3.2 The National Transmission System

 

The National Transmission System (NTS), operated and maintained by National Grid Transco, is a high pressure gas network consisting of terminals, compressor stations, pipeline systems and offtakes. The gas is transported through 6,300km of pipelines ranging in diameter from 63mm to 1200mm. The National Control Centre at Hinckley, Leicestershire remotely monitors and controls the system.

 

The NTS transports gas from six beach terminals to 120 offtakes from the system at pressures of up to 85 bar. These offtake installations supply eight regional domestic transmission systems, called Local Distribution Zones (LDZ), and over 40 large industrial consumers such as power stations. Gas removed from the network at these offtakes must meet a minimum pressure requirement, which is usually 25bar.

 

The beach terminals supplying gas to the UK are:

 

         Bacton, Norfolk

         Barrow, Cumbria

         Easington, East Yorkshire

         St. Fergus, Aberdeenshire

         Teesside

         Theddlethorpe, Lincolnshire

 

Bacton and St. Fergus process 60% of all gas entering the country.

 

Gas is received at the beach terminals where it is refined and processed so to meet the standards required to enter the network. Refining includes removing any liquids or contaminants that may be present and ensuring that the calorific value is at an acceptable level, usually around 39 MJ/m3. Almost all of the gas entering the terminals is supplied from gas fields located in British waters, although some is supplied by two import pipelines when demand is high. The main pipeline used for imports is the Bacton-Zeebrugge Interconnector, connecting the Bacton gas terminal in Norfolk to the terminal at Zeebrugge, Belgium. This pipeline is mainly used for exports out of Britain but is soon to be modified to provide increased import capacity, as Britain shifts from being a net exporter of gas to a net importer. The other import pipeline, the Vesterled pipeline, connects St.
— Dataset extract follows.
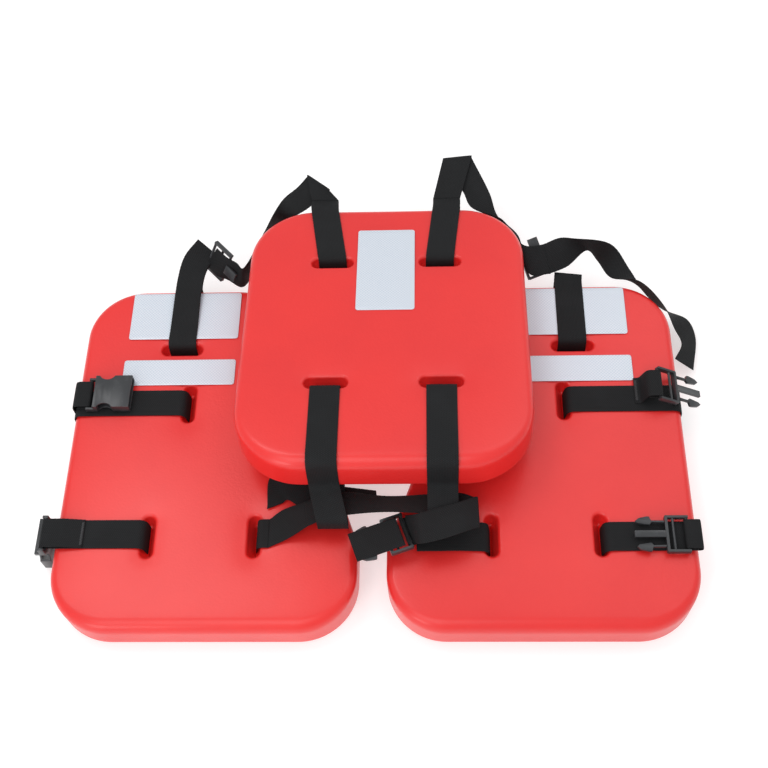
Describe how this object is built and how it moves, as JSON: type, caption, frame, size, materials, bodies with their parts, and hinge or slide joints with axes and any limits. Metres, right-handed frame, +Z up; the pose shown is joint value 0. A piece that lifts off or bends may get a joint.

Fergus to Norwegian gas fields.

 

Gas pressure drops as it travels through pipelines due to forces caused by friction, reducing the quantity of gas that may flow through the pipe. 24 compressor stations, operating at powers of up to 27MW, are located throughout the network to maintain flow at high pressures, thus preventing the gas from dropping to dangerously low pressures. 61 industrial Rolls Royce, Orenda and General Electric jet engines, fuelled by natural gas from the pipelines, are used to power all but two of the compressors. Hot gasses generated by the jet engines drive power turbines which in turn drive the compressors. The compressors at Lockerley and Peterstow are electric and hence do not remove gas from the network.

 

Also located within the NTS are five storage facilities which assist in meeting demand when supply from gas terminals is insufficient. When supply can exceed demand, these facilities take in gas and covert it to liquefied natural gas (LNG) for storage. LNG occupies far less space than gas at ambient conditions and therefore allows greater amounts to be stored.